Tuesday 19 May 2015

Refining our Understanding of Choice Blindness

Robert Davies
This post is by Robert Davies, a PhD student at the University of York. Robert is interested in self-knowledge and memory, and particularly how the study of memory can shed light on philosophical problems in self-knowledge. 

Here is one variety of introspective failure: I make a choice but, when providing reasons, I offer reasons that could not be my reasons for that choice. Choice Blindness research by Lars Hall, Petter Johansson, and their colleagues (2005–) suggests it is surprisingly prevalent (see e.g. Johansson et al. 2008), showing a low rate of manipulation detection and a high degree of willingness, in non-clinical participants, to offer confabulatory explanations for manipulated choices across a range of modalities and environments (see e.g. Hall et al. 2006; Hall et al. 2010).

We see ourselves as introspectively competent, rational decision-makers—capable of knowing our reasons, weighing them as reasons, and self-regulating when required—but since widespread confabulation seems at odds with this, some reconciliation with the data is required.

Some preferences are subject to shifting attention or mood, so caprice does not always elicit criticism. I can feel pulled now to tarte aux fraises and now to cheesecake, and I can attest to the virtues of both. Since liking and preferring are related attitudes, we might borrow factors in favour of one when answering questions about the other, especially if a preference is marginal, a choice is forced, or we are unexpectedly asked to articulate deciding factors in our selection. But moral choices are not like dessert choices—I do not think lying is fine because I fancy a change—and Choice Blindness has been detected in those too (see Hall et al. 2012).

Two hypotheses have been considered to explain the data (see Lopes 2014). On one, ‘confabulation is the norm’; ‘choices are not based on the reasons we give’. On the other, our reasons accord with eventual, not original, preferences and although participants do not confabulate, our attitudes are ‘fickle’. Both hypotheses do damage to our ‘conception of rational decision making’ (pp. 29f.).

Lopes favours the second hypothesis, suggesting that reason-formulating and reason-stating are systematically distorting of attitudes (p. 33). In trying to formulate, or state, reasons for our pre-critical attitudes we distort them and report instead on the eventual choice. Introspective competence is preserved for ‘original’ preferences as long as we resist the temptation to state or formulate reasons for them.

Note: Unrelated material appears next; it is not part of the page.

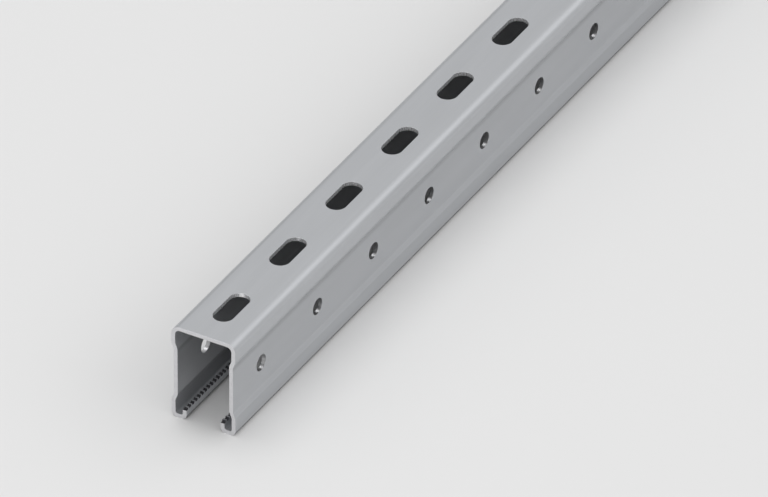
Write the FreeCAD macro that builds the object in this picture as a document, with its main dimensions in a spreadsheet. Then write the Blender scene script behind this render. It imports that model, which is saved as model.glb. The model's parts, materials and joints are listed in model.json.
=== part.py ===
import FreeCAD, Part
import os
import Sketcher
from FreeCAD import Vector

os.makedirs("parts", exist_ok=True)
doc = FreeCAD.newDocument("StrutChannel")

# Driving sizes in millimetres. Heights count from the floor: the channel lies mouth down on its lips.
SIZES = {
    "width": 41.3,
    "height": 61.9,
    "stock_length": 1000,
    "gauge": 2.5,
    "web_bend": 3.0,
    "lip_bend": 1.5,
    "flange": 9.65,
    "lip_height": 7.5,
    "recess": 1.5,
    "rim": 12.0,
    "slope": 3.7,
    "hole_pitch": 62.5,
    "slot_width": 12.5,
    "slot_length": 29.5,
    "side_hole": 10.2,
    "tooth_pitch": 3.5,
    "notch_width": 2.3,
    "notch_depth": 1.2,
    "first_notch": 0.7,
}

sizes = doc.addObject("Spreadsheet::Sheet", "Sizes")
for row, (name, value) in enumerate(SIZES.items(), start=1):
    sizes.set(f"A{row}", name)
    sizes.set(f"B{row}", str(value))
    sizes.setAlias(f"B{row}", name)
doc.recompute()

# Lines of the section, as expressions of the sheet.
WALL = "Sizes.width / 2"
WALL_IN = "Sizes.width / 2 - Sizes.gauge"
PANEL = "Sizes.width / 2 - Sizes.recess"
PANEL_IN = "Sizes.width / 2 - Sizes.recess - Sizes.gauge"
LIP = "Sizes.width / 2 - Sizes.flange"
LIP_IN = "Sizes.width / 2 - Sizes.flange + Sizes.gauge"
TOP = "Sizes.height"
TOP_IN = "Sizes.height - Sizes.gauge"
RIM = "Sizes.rim"
RIM_END = "Sizes.rim + Sizes.slope"
# Where the sheet bends into the recess, its inner line turns a little sooner than its outer line.
TURN = "Sizes.gauge * tan(atan(Sizes.recess / Sizes.slope) / 2)"
# The first slot and side hole lie half a pitch from the near end, and as many follow as fit whole.
FIRST_HOLE = "Sizes.hole_pitch / 2"
SLOT_STRAIGHT = "Sizes.slot_length - Sizes.slot_width"
HOLE_COUNT = "floor((Sizes.stock_length - (Sizes.hole_pitch + Sizes.slot_length) / 2) / Sizes.hole_pitch) + 1"
TOOTH_COUNT = "floor((Sizes.stock_length - Sizes.first_notch) / Sizes.tooth_pitch) + 1"


def amount(expression):
    """Return what an expression gives with the present sizes."""
    return float(sizes.evalExpression(expression))


def origin_plane(body, role):
    """Return the body's own origin plane with this role."""
    return next(item for item in body.Origin.OriginFeatures if item.Role == role)


def new_sketch(body, name, role):
    """Add a sketch to the body, on one of its origin planes."""
    sketch = body.newObject("Sketcher::SketchObject", name)
    sketch.AttachmentSupport = [(origin_plane(body, role), "")]
    sketch.MapMode = "FlatFace"
    return sketch


def bind(sketch, kind, place, expression):
    """Dimension a place of a sketch with an expression."""
    index = sketch.addConstraint(Sketcher.Constraint(kind, *place, amount(expression)))
    sketch.setExpression(f"Constraints[{index}]", expression)


def round_corner(sketch, before, after, radius):
    """Join two lines of a sketch, the first's end to the second's start, with a tangent arc."""
    corner_in = sketch.getPoint(before, 2)
    corner_out = sketch.getPoint(after, 1)
    along = (corner_in - sketch.getPoint(before, 1)).normalize()
    corner = corner_in + along * amount(radius)
    centre = corner_in + corner_out - corner
    middle = centre + (corner - centre).normalize() * amount(radius)
    arc = sketch.addGeometry(Part.Arc(corner_in, middle, corner_out), False)
    first, second = (1, 2) if sketch.getPoint(arc, 1).isEqual(corner_in, 1e-6) else (2, 1)
    sketch.addConstraint(Sketcher.Constraint("Tangent", before, 2, arc, first))
    sketch.addConstraint(Sketcher.Constraint("Tangent", arc, second, after, 1))
    bind(sketch, "Radius", (arc,), radius)


def draw_outline(sketch, corners):
    """Draw a closed outline of upright, level and sloping lines.

    Each corner is its place across, its place up and its bend radius, as expressions; a corner
    without a radius stays sharp.
    """
    count = len(corners)
    points = [Vector(amount(across), amount(up), 0) for across, up, radius in corners]
    cut_back = [amount(radius) if radius else 0 for across, up, radius in corners]
    lines = []
    for index, (across, up, radius) in enumerate(corners):
        ahead = (index + 1) % count
        along = (points[ahead] - points[index]).normalize()
        start = points[index] + along * cut_back[index]
        end = points[ahead] - along * cut_back[ahead]
        lines.append(sketch.addGeometry(Part.LineSegment(start, end), False))
        if across == corners[ahead][0]:
            sketch.addConstraint(Sketcher.Constraint("Vertical", lines[-1]))
        if up == corners[ahead][1]:
            sketch.addConstraint(Sketcher.Constraint("Horizontal", lines[-1]))
    for index, (across, up, radius) in enumerate(corners):
        before, after = lines[index - 1], lines[index]
        if radius:
            round_corner(sketch, before, after, radius)
        else:
            sketch.addConstraint(Sketcher.Constraint("Coincident", before, 2, after, 1))
    placed = set()
    for index, (across, up, radius) in enumerate(corners):
        ahead = corners[(index + 1) % count]
        upright, level = across == ahead[0], up == ahead[1]
        if upright and amount(across):
            bind(sketch, "DistanceX", (-1, 1, lines[index], 1), across)
        elif upright:
            sketch.addConstraint(Sketcher.Constraint("PointOnObject", lines[index], 1, -2))
        elif level and amount(up):
            bind(sketch, "DistanceY", (-1, 1, lines[index], 1), up)
        elif level:
            sketch.addConstraint(Sketcher.Constraint("PointOnObject", lines[index], 1, -1))
        else:
            bind(sketch, "DistanceY", (-1, 1, lines[index], 1), up)
            bind(sketch, "DistanceY", (-1, 1, lines[index], 2), ahead[1])


def roll_half_section(body):
    """Pad the right half of the rolled section along the whole length."""
    sketch = new_sketch(body, "Section", "XZ_Plane")
    upper_rim, upper_end = f"{TOP} - {RIM}", f"{TOP} - ({RIM_END})"
    web_out = "Sizes.web_bend + Sizes.gauge"
    lip_out = "Sizes.lip_bend + Sizes.gauge"
    draw_outline(sketch, [
        ("0", TOP, None),
        (WALL, TOP, web_out),
        (WALL, upper_rim, None),
        (PANEL, upper_end, None),
        (PANEL, RIM_END, None),
        (WALL, RIM, None),
        (WALL, "0", lip_out),
        (LIP, "0", lip_out),
        (LIP, "Sizes.lip_height", None),
        (LIP_IN, "Sizes.lip_height", None),
        (LIP_IN, "Sizes.gauge", "Sizes.lip_bend"),
        (WALL_IN, "Sizes.gauge", "Sizes.lip_bend"),
        (WALL_IN, f"{RIM} - {TURN}", None),
        (PANEL_IN, f"{RIM_END} - {TURN}", None),
        (PANEL_IN, f"{upper_end} + {TURN}", None),
        (WALL_IN, f"{upper_rim} + {TURN}", None),
        (WALL_IN, TOP_IN, "Sizes.web_bend"),
        ("0", TOP_IN, None),
    ])
    pad = body.newObject("PartDesign::Pad", "RolledHalf")
    pad.Profile = sketch
    pad.Reversed = True
    pad.setExpression("Length", "Sizes.stock_length")
    return pad


def mirror_half(body, half):
    """Mirror the rolled half across the middle of the web."""
    mirrored = body.newObject("PartDesign::Mirrored", "WholeSection")
    mirrored.Originals = [half]
    mirrored.MirrorPlane = (origin_plane(body, "YZ_Plane"), [""])
    mirrored.Refine = True
    body.Tip = mirrored


def repeat_along(body, name, cut, pitch, count):
    """Repeat a cut along the channel."""
    pattern = body.newObject("PartDesign::LinearPattern", name)
    pattern.Originals = [cut]
    pattern.Direction = (origin_plane(body, "XZ_Plane"), [""])
    pattern.Reversed = True
    pattern.Mode = "Spacing"
    pattern.setExpression("Offset", pitch)
    pattern.setExpression("Occurrences", count)
    body.Tip = pattern


def punch_web_slots(body):
    """Punch the row of long slots through the web."""
    sketch = new_sketch(body, "SlotShape", "XY_Plane")
    radius, straight = amount("Sizes.slot_width / 2"), amount(SLOT_STRAIGHT)
    middle = amount(FIRST_HOLE)
    near, far = middle - straight / 2, middle + straight / 2
    right = sketch.addGeometry(Part.LineSegment(Vector(radius, near, 0), Vector(radius, far, 0)), False)
    left = sketch.addGeometry(Part.LineSegment(Vector(-radius, far, 0), Vector(-radius, near, 0)), False)
    far_end = sketch.addGeometry(
        Part.Arc(Vector(radius, far, 0), Vector(0, far + radius, 0), Vector(-radius, far, 0)), False)
    near_end = sketch.addGeometry(
        Part.Arc(Vector(-radius, near, 0), Vector(0, near - radius, 0), Vector(radius, near, 0)), False)
    sketch.addConstraint([
        Sketcher.Constraint("Tangent", right, 2, far_end, 1),
        Sketcher.Constraint("Tangent", far_end, 2, left, 1),
        Sketcher.Constraint("Tangent", left, 2, near_end, 1),
        Sketcher.Constraint("Tangent", near_end, 2, right, 1),
        Sketcher.Constraint("Vertical", right),
        Sketcher.Constraint("PointOnObject", far_end, 3, -2),
    ])
    bind(sketch, "Radius", (far_end,), "Sizes.slot_width / 2")
    bind(sketch, "DistanceY", (near_end, 3, far_end, 3), SLOT_STRAIGHT)
    bind(sketch, "DistanceY", (-1, 1, near_end, 3), f"{FIRST_HOLE} - ({SLOT_STRAIGHT}) / 2")
    slot = body.newObject("PartDesign::Pocket", "Slot")
    slot.Profile = sketch
    slot.Type = "ThroughAll"
    slot.Reversed = True
    repeat_along(body, "SlotRow", slot, "Sizes.hole_pitch", HOLE_COUNT)


def punch_side_holes(body):
    """Punch the row of round holes through both side walls, in line with the slots."""
    sketch = new_sketch(body, "SideHoleShape", "YZ_Plane")
    place = Vector(amount(FIRST_HOLE), amount("Sizes.height / 2"), 0)
    circle = sketch.addGeometry(Part.Circle(place, Vector(0, 0, 1), amount("Sizes.side_hole / 2")), False)
    bind(sketch, "Diameter", (circle,), "Sizes.side_hole")
    bind(sketch, "DistanceX", (-1, 1, circle, 3), FIRST_HOLE)
    bind(sketch, "DistanceY", (-1, 1, circle, 3), "Sizes.height / 2")
    hole = body.newObject("PartDesign::Pocket", "SideHole")
    hole.Profile = sketch
    hole.Type = "ThroughAll"
    hole.Midplane = True
    repeat_along(body, "SideHoleRow", hole, "Sizes.hole_pitch", HOLE_COUNT)


def cut_lip_teeth(body):
    """Cut the row of notches that leaves teeth along the top edge of both lips."""
    sketch = new_sketch(body, "NotchShape", "YZ_Plane")
    middle, bottom = amount("Sizes.first_notch"), amount("Sizes.lip_height - Sizes.notch_depth")
    wide, high = amount("Sizes.notch_width"), amount("Sizes.lip_height + Sizes.notch_depth")
    corners = [Vector(middle, bottom, 0), Vector(middle + wide, high, 0), Vector(middle - wide, high, 0)]
    sides = [sketch.addGeometry(Part.LineSegment(corners[i], corners[(i + 1) % 3]), False) for i in range(3)]
    for index in range(3):
        sketch.addConstraint(Sketcher.Constraint("Coincident", sides[index], 2, sides[(index + 1) % 3], 1))
    sketch.addConstraint(Sketcher.Constraint("Horizontal", sides[1]))
    sketch.addConstraint(Sketcher.Constraint("Equal", sides[0], sides[2]))
    bind(sketch, "DistanceX", (sides[1], 2, sides[1], 1), "2 * Sizes.notch_width")
    bind(sketch, "DistanceY", (sides[0], 1, sides[0], 2), "2 * Sizes.notch_depth")
    bind(sketch, "DistanceX", (-1, 1, sides[0], 1), "Sizes.first_notch")
    bind(sketch, "DistanceY", (-1, 1, sides[0], 1), "Sizes.lip_height - Sizes.notch_depth")
    notch = body.newObject("PartDesign::Pocket", "Notch")
    notch.Profile = sketch
    notch.Midplane = True
    # The cut ends halfway between the lip and the wall.
    notch.setExpression("Length", f"{LIP} + {WALL}")
    repeat_along(body, "ToothRow", notch, "Sizes.tooth_pitch", TOOTH_COUNT)


def build_channel():
    """Build the channel as one rolled and punched body."""
    body = doc.addObject("PartDesign::Body", "StrutChannel")
    body.Label = "strut_channel"
    # The sketches count from the near end; the body is placed with its middle over the origin.
    body.setExpression("Placement.Base.y", "-Sizes.stock_length / 2")
    half = roll_half_section(body)
    doc.recompute()
    mirror_half(body, half)
    doc.recompute()
    punch_web_slots(body)
    doc.recompute()
    punch_side_holes(body)
    doc.recompute()
    cut_lip_teeth(body)
    doc.recompute()
    return body


def check_document():
    """Stop if anything in the document failed to build."""
    for item in doc.Objects:
        if "Invalid" in item.State or "Error" in item.State:
            raise RuntimeError(f"{item.Label} did not build")


channel = build_channel()
check_document()
if not channel.Shape.isValid() or len(channel.Shape.Solids) != 1:
    raise RuntimeError(f"{channel.Label} is not one valid solid")
channel.Shape.exportStep(f"parts/{channel.Label}.step")
print(channel.Label, channel.Shape.BoundBox, f"{channel.Shape.Volume:.0f} mm3")
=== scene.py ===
import json
import logging
import math
from collections.abc import Callable, Iterator
from contextlib import contextmanager
from dataclasses import dataclass, field
from enum import Enum

import bmesh
import bpy
from bmesh.types import BMEdge, BMFace, BMVert
from bpy.types import Camera, Light, Material, NodeSocket, Object
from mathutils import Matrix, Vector


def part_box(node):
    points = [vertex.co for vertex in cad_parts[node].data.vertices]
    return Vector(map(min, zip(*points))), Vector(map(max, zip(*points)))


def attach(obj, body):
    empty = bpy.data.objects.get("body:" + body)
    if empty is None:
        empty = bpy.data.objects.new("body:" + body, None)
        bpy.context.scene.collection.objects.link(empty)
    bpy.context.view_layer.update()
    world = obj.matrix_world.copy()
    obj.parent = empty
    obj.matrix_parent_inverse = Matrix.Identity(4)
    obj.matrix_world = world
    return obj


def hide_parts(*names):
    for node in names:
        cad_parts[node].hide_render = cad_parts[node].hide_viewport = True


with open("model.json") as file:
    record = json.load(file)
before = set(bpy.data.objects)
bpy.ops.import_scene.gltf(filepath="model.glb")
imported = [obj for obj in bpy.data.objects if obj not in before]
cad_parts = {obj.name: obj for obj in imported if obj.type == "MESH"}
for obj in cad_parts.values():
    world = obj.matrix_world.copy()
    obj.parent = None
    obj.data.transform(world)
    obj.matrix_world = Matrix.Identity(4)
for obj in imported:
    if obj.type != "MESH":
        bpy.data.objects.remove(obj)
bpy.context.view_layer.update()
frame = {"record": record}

# A strut channel of bent, punched and galvanised sheet lies mouth down on a pale floor. It runs
# along Y with its near end at the low side, X goes across it to the right, and Z goes up.

NODE = "strut_channel"
log = logging.getLogger("strut_channel")

MM = 0.001
# Places nearer to each other than this, in metres, are the same place.
NEAR = 0.01 * MM
# A unit normal with more than this of an axis in it faces along the axis.
FACING = 0.9

# Across, along and up, or red, green and blue.
Triple = tuple[float, float, float]


class Finish(Enum):
    """The finishes of the channel's surfaces, each by its place in the list of materials."""

    ZINC = 0
    SLOTTED = 1
    PIERCED = 2
    # The notches' near-black colour is painted shade.
    PRESSED = 3
    SAWN = 4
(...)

As a prospective model of Choice Blindness the explanation faces a number of issues: (i) it is a better story for some attitudes than for others—an absence of reason-formulating and reason-stating in moral choices looks less plausible than in some cases; (ii) a working notion of confabulation is required on which to ground the claim that participants do not confabulate on the second hypothesis (on some notions, confabulation may occur on both hypotheses); (iii) further support is required for the claim that reason-formulating and reason-stating are systematically distorting of attitudes. The conclusions of relevant studies fall short in this regard (see pp. 30–1), and some forms of reasoning could not be systematically distorting while performing the role for which they are deployed; (iv) explaining the data does not demand either hypothesis. We might take the data to show that in the majority of cases, non-clinical participants (and so, perhaps, the wider population) willingly provide provably false statements about the reasons for their choices when queried, and when failing to detect manipulation. But a sizable minority does detect the manipulation and some utter statements true of their original choice, not the choice revealed in manipulations (p. 29). These data are not irrelevant to the construction of a hypothesis, but neither of the two on offer clearly explain what participants are doing—more naturally, what they are doing right—in these cases.

Reflecting on the confabulation literature may help with two of these issues. On a view still in currency there is link between a failure, or gap, in memory, and a tendency to confabulate (Bonhoeffer 1901; Berlyne 1972; Moscovitch and Melo 1997; McVittie 2014). On this view, it is possible that participants confabulate on both first and second hypotheses, but the view helps to explain why some participants do not exhibit introspective failure: if there is no gap in, or distortion of, memory with regards to the salient features of one’s choice, one will not offer false statements in support of the revealed choice.

Refining our understanding of Choice Blindness on this view becomes a matter of understanding why one’s recall of salient features gives way to another process; one that draws upon elements of the current environment for the purposes of explanation. And this investigation can proceed without more general conclusions about introspective competence and rationality.